そして「気になる10代名鑑」に登場した若者たちをメンバーとする交流の場(コミュニティー)を設けているのも、Steenzの大きな特徴だ。スタッフ公募をきっかけにSteenzに参加し、現在はイベントディレクターとして活動するフリーランスのエディター、宮木快さん(26)は、これまで交わることのなかった異なる価値観や情熱を持つ10代が一堂に会するSteenzのコミュニティーを「多様性の権化」と表現する。
また、Steenzのコミュニティーやイベントの運営に携わっている慶応大4年の倉田速音さん(21)は「そんな交流の場が、自分自身が関心を持つ分野以外にも敏感な10代の人にとって、興味・好奇心を刺激される場所になっている」と語る。
Steenzが発信するコンテンツは記事だけではない。「Seriously(真面目に) Kidding(ふざけた)」という名称のポッドキャスト(音声配信サービス)も手がけている。このポッドキャストではその名の通り、環境問題や日中問題といったシリアスな話題からエンタメなど娯楽系の話題まで、さまざまなテーマをSteenzスタッフである若者3人が、軽快なトーンで取り上げる。
その3人のうちの1人である宮木さんは、「何を話したら注目されるかということより、自分たちが日々暮らしている中で気になったテーマを話すようにしている」という。また、学生スタッフとして出演する国際基督教大4年の宮島ヨハナさん(22)は「ポッドキャストでは答えを出すというより、リスナーと一緒に自分が感じるモヤモヤを考えたい」と語った。

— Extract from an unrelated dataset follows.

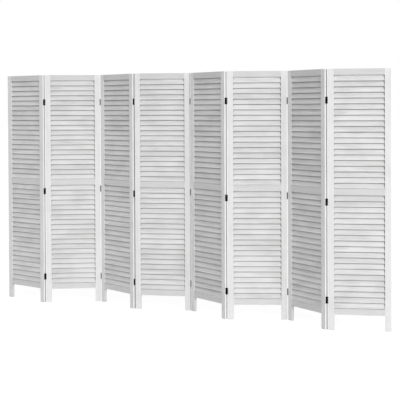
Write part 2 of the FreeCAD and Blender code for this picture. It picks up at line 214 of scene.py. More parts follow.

リスナーから話してほしいテーマや悩み相談、質問なども寄せられるとのことだ。
安心できる「基地」に
新聞や雑誌など、既存メディアを敬遠する若者が増えているが、インターネット経由の情報に依存しすぎることには問題点もある。「最近ではSNSやネット検索サイトのアルゴリズム機能により、勝手に取捨選択された情報が一方的に送りつけられて、何気ないモノ・コトに偶然ひかれる、ということがなくなってしまった」と渡辺さんは指摘する。Steenzがコミュニティーでの出会いや交流、生の声の配信を重視するのは、「私自身が10代のときにあった、雑誌を開いて自分が気になる特集などとは違うページにあったものにひかれるような、そんなアルゴリズムの外側にある興味を若い世代に大切にしてほしい」という、渡辺さんの思いからだ。
Steenzが目指す姿について渡辺さんは「何者かになりたい若者が自分の信じた道を安心して行けるような、心理的な基地になりたいし、世界中のかっこいいもの、かわいいものとか面白いものを集めて、アルゴリズムに支配されないように彼らの好奇心を刺激したい」と話している。

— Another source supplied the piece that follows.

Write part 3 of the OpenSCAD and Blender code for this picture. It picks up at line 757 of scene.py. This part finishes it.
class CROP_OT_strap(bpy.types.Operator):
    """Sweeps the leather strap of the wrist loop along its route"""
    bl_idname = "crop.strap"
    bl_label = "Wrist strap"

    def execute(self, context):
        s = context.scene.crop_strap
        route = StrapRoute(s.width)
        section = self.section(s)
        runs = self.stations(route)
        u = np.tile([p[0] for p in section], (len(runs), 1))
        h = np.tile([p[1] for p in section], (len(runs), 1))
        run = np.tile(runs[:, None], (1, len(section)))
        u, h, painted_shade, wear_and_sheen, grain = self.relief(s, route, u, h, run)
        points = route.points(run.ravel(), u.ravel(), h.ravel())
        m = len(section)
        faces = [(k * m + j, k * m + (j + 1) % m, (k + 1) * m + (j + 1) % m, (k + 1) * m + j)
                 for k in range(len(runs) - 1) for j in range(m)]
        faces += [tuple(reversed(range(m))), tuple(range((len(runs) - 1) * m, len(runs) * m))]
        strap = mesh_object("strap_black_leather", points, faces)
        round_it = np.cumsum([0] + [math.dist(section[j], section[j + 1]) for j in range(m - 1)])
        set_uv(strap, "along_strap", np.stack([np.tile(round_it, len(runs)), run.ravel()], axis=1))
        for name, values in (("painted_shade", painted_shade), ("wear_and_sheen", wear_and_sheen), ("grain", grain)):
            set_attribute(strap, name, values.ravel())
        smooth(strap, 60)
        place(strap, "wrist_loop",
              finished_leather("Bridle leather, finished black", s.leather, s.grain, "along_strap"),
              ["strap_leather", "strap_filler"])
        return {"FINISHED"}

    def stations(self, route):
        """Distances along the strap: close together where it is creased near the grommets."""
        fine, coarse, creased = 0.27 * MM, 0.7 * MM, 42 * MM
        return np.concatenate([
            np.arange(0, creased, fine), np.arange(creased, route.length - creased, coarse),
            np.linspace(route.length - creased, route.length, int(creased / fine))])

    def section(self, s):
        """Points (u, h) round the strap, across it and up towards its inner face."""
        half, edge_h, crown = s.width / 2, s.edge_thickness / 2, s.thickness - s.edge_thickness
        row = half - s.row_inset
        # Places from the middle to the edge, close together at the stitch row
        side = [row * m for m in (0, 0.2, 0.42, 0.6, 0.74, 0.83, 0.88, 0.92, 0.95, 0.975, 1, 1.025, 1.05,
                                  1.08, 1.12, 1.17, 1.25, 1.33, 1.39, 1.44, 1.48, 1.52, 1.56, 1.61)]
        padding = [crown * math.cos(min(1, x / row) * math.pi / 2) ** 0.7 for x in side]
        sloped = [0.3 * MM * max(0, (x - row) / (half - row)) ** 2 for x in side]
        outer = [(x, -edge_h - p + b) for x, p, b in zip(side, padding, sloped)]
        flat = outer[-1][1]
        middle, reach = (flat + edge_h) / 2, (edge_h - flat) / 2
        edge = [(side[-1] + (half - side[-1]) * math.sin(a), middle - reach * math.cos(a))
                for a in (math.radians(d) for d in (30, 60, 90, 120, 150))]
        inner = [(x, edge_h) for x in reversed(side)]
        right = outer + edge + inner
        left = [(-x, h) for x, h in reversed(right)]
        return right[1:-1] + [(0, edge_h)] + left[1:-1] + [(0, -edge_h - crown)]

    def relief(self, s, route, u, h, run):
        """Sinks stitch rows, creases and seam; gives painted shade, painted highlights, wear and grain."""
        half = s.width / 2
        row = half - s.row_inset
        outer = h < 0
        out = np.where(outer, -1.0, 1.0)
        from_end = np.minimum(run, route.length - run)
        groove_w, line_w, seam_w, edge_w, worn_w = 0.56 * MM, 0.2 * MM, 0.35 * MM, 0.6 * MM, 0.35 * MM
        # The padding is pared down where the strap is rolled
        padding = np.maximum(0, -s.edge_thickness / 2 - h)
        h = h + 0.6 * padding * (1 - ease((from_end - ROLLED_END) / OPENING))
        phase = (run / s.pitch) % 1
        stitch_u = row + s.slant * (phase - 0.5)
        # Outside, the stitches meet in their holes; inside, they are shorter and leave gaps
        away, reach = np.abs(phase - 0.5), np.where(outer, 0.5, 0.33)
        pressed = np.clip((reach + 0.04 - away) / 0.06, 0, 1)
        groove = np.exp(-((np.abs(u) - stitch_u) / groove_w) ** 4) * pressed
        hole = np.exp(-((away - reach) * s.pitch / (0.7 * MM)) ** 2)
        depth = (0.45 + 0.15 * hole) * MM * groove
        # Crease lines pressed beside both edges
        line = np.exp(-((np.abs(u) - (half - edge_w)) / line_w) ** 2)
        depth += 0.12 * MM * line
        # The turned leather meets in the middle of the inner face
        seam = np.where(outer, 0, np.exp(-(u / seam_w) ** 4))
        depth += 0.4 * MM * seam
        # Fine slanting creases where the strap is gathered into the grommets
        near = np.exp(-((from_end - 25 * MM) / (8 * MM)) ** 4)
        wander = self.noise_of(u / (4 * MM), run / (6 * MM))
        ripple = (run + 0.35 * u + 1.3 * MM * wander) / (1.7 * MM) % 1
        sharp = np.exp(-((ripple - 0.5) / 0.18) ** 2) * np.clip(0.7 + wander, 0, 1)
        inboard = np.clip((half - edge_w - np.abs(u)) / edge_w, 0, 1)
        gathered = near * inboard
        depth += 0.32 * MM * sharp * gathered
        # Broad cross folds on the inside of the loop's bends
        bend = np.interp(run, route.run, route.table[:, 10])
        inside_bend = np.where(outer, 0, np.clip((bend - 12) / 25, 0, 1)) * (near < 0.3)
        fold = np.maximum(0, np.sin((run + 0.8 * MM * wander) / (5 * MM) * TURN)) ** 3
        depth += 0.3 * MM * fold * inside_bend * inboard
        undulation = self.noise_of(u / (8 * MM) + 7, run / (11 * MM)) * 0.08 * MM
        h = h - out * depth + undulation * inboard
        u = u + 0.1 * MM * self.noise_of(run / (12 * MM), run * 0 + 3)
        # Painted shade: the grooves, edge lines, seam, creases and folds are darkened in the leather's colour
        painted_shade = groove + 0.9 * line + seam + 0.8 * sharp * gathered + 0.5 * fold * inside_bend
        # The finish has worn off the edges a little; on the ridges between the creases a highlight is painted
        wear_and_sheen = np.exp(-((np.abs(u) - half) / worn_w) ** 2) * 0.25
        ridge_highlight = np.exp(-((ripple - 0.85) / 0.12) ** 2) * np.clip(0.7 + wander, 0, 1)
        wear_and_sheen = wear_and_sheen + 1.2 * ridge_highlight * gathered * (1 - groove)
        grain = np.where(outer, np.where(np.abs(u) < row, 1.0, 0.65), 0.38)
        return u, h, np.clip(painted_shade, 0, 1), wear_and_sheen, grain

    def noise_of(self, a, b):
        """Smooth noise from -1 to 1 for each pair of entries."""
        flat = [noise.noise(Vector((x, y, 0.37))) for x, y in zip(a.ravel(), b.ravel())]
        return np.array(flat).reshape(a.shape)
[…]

一方で宮木さんは「Steenzは街と船だと思っている。集まった10代に広場みたいなものを作ってあげて、そこで自分のやりたいことが決まってくる。そして、そのやりたいことに向かって進む船を送り出すことまでがSteenzのミッションだと思うし、その取り組みをもっとやっていきたい」と話した。